Can't have that. No. I can hear their nasal back country twangs right now.... "Keep those pesky streetcars away from Merkins, cause they ain't a gonna take it a no more. Why we got whatcha call a BIG cuntry fulla BIG people a drivin BIG FAT SUVs. How can you in your right mind even a consider takin away mah freedoms that state I can do whatever the hell I want and screw you. HUH? HUH? This cuntry wasn't a built on no liberal commie pansie ass sharin. WE DON'T SHARE. If you get kicked to the curb, that's a your own danged fault. You shoulda kicked me to the curb, but you didn't.

"Gosh darned buriecrats. Next thing you know they's gonna be a demanding that we keep glass outta baby food. I should have the danged right to do whatever the hell I want and screw you!

"God, I love Amerka."

I work in the defense industry, and this comment is an eerily dead-on description of many of my co-workers.

I am desperately trying NOT to turn into a MAWGE myself.

Cherenkov as usual hit the nail on the head. A blending of Joe Bageant, Kunstler, and George Carlin (Short video on Human Nature, Myth of noble Savage, and Olduvai). (Warning: Carlin clip VERY unpolitically correct & potentially offensive language.)

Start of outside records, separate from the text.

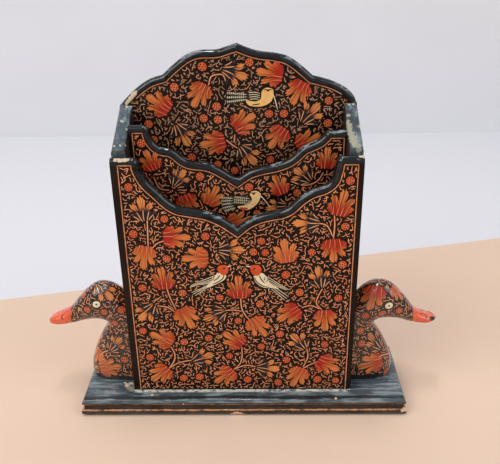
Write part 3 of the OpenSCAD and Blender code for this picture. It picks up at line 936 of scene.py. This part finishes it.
def refillFlat(piece, level):  # the copied triangles fold over on a flat side with a wavy edge
    vertices = piece.data.vertices
    bpy.context.tool_settings.mesh_select_mode = (False, False, True)
    for polygon in piece.data.polygons:
        polygon.select = isFlat([vertices[i].co for i in polygon.vertices], level)
    bpy.ops.object.mode_set(mode="EDIT")
    bpy.ops.mesh.delete(type="FACE")
    bpy.context.tool_settings.mesh_select_mode = (False, True, False)
    bpy.ops.mesh.select_non_manifold(extend=False, use_wire=False, use_boundary=True, use_multi_face=False,
                                     use_non_contiguous=False, use_verts=False)
    bpy.ops.mesh.fill(use_beauty=True)
    bpy.ops.object.mode_set(mode="OBJECT")


def softenEdges(piece):
    bpy.ops.object.shade_smooth_by_angle(angle=math.radians(38))
    weighted = piece.modifiers.new("flat faces stay flat", "WEIGHTED_NORMAL")
    weighted.keep_sharp = True
    weighted.weight = 80
    bpy.ops.object.modifier_apply(modifier=weighted.name)


def giveMaterials(piece, materials, choose=lambda normal, centre: 0):
    for made in materials:
        piece.data.materials.append(made)
    for polygon in piece.data.polygons:
        polygon.material_index = choose(polygon.normal, polygon.center)


def makeBoard(node, name, levels):
    piece = copyNode(node, name)
    for level in levels:
        refillFlat(piece, level)
    rearIsPainted = levels == sizes["back"]

    def choose(normal, centre):
        level = levels[1] if normal.y > 0 and rearIsPainted else levels[0]
        if abs(normal.y) > 0.99 and abs(centre.y - level * mm) < 0.05 * mm:
            return 0
        return 2 if normal.y > 0.99 else 1
    giveMaterials(piece, (groundLacquer, rimLacquer, plainLacquer), choose)
    softenEdges(piece)
    return piece


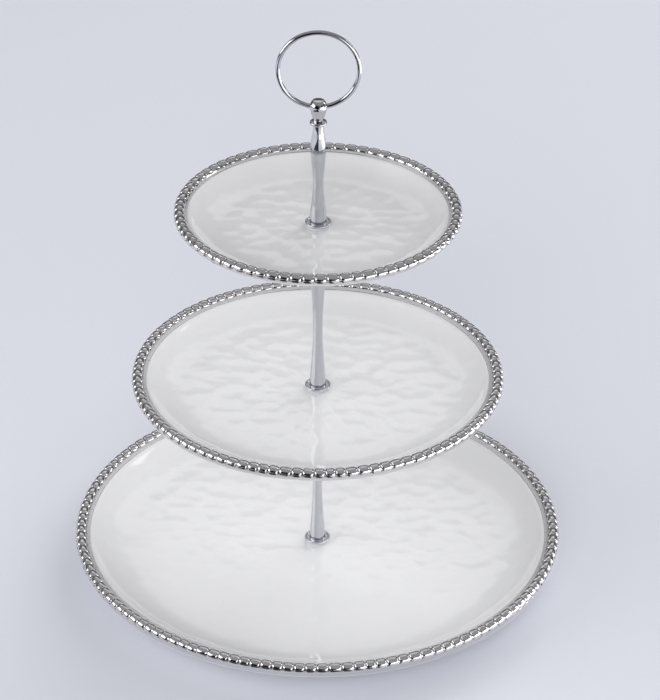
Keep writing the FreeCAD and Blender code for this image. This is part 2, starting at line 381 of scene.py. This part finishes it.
sky_links.new(shown, sky.inputs["Color"])
bpy.context.scene.view_settings.view_transform = "Standard"

# %% [markdown]
# ## The dishes
# Each dish is slip-cast and glazed white, pressed with shallow round hollows like hammered metal,
# and its rim is plated silver: a row of beads, a plain band below them and a narrow lip inside.
# The body is one outline turned on the lathe, with its own faces for glaze, silver and bare clay.
# The hollows are real: a displacement of a few tenths of a millimetre is enough to make the
# reflections wander.

# %% Dish sizes
floor_thickness = 4.6 * mm
foot_ring_width = 6.0 * mm
bead_row_width = 7.4 * mm
bead_height = 6.6 * mm
bead_drop = 1.3 * mm
lip_drop = 1.5 * mm
band_inset = 2.4 * mm
wall_slope = 45.0
underside_slope = 34.0
bore_radius = 4.0 * mm
core_share = 0.74              # the solid core inside the beads, as a share of their section
lip_cove = 1.2 * mm            # how high the lip's cove climbs towards the beads
cove_reach = 0.6 * mm          # how far the cove runs on under the beads
cove_end = 0.2 * mm
band_edge_radius = 0.75 * mm
band_fullness = 0.10 * mm
foot_flare = (0.5 * mm, 0.4 * mm)
floor_ring_width = 1.7 * mm
dishes = {
    "bottom": {"band_drop": 6.8, "lip": 2.1, "foot": 96, "beads": 134, "steps": 448},
    "middle": {"band_drop": 5.6, "lip": 2.0, "foot": 66, "beads": 104, "steps": 352},
    "top": {"band_drop": 5.0, "lip": 1.0, "foot": 48, "beads": 74, "steps": 256},
}
for tier, dish in dishes.items():
    low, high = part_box(tier + "_dish")
    dish["body"] = tier + "_tier"
    dish["radius"] = high.x
    dish["rim_z"] = high.z - bead_height / 2 + bead_drop
    dish["floor_z"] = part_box(tier + "_dish_seal")[0].z
    dish["foot_z"] = low.z
    print(tier, "radius", round(high.x, 4), "rim", round(dish["rim_z"], 4),
        "floor", round(dish["floor_z"], 4))


# %% Dish outline
def foot_points(dish, under_z):
    """The underside from the bore out, and the foot ring that stands below it."""
    foot_z = dish["foot_z"]
    foot_in = dish["foot"] * mm - foot_ring_width / 2
    foot_out = dish["foot"] * mm + foot_ring_width / 2
    foot_round = min(under_z - foot_z, foot_ring_width) / 3
    points = [(bore_radius, under_z)]
    points += [(foot_in - foot_flare[0], under_z), (foot_in, under_z - foot_flare[1])]
    points += [(foot_in, foot_z + foot_round), (foot_in + foot_round, foot_z)]
    points += [(foot_out - foot_round, foot_z), (foot_out, foot_z + foot_round)]
    points += [(foot_out, under_z - foot_flare[1]), (foot_out + foot_flare[0], under_z)]
    return points


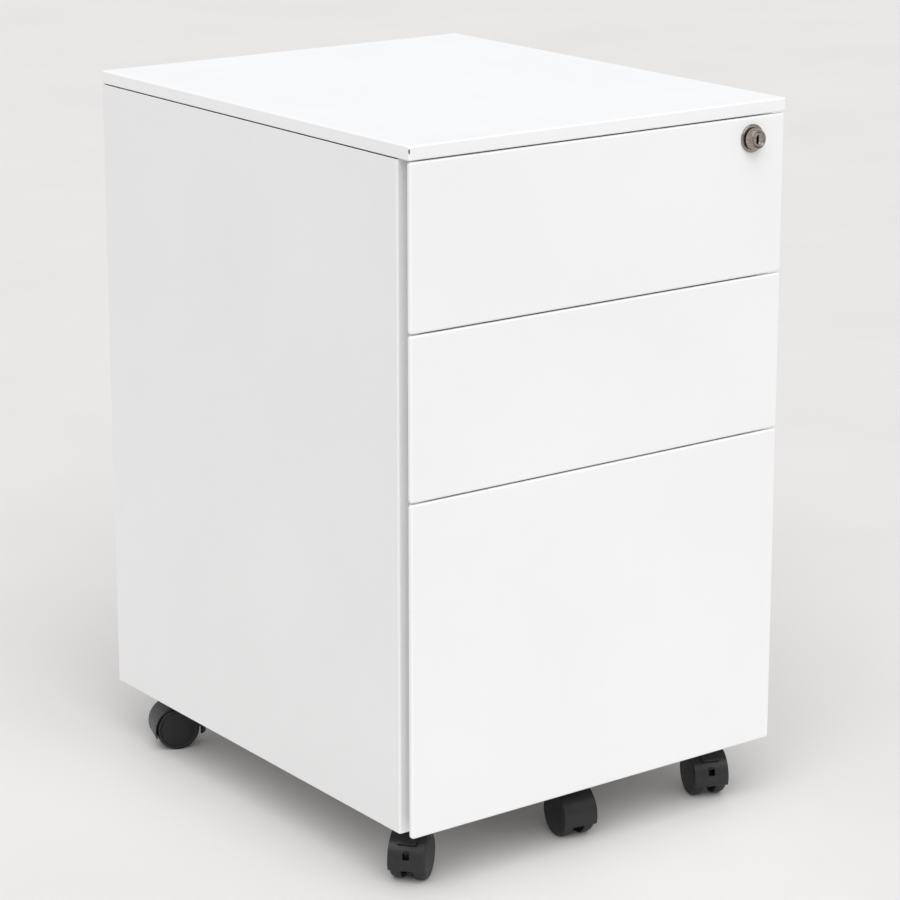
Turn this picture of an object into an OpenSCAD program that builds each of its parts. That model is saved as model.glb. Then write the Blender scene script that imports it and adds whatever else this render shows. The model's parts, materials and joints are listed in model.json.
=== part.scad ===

Anyway, best part of Cherenkov's writing is that accuracy is not sacrificed at the expense of satire.

Cherenkov,

But these middle-aged white guy engineers do you the favor of giving you higher status people who you can derisively comment on in order to assert your even higher status with your superior intellect and understanding. That's how they exist for you.

The people living "packed like sardines" in Paris have no interest in living in your shitty suburb.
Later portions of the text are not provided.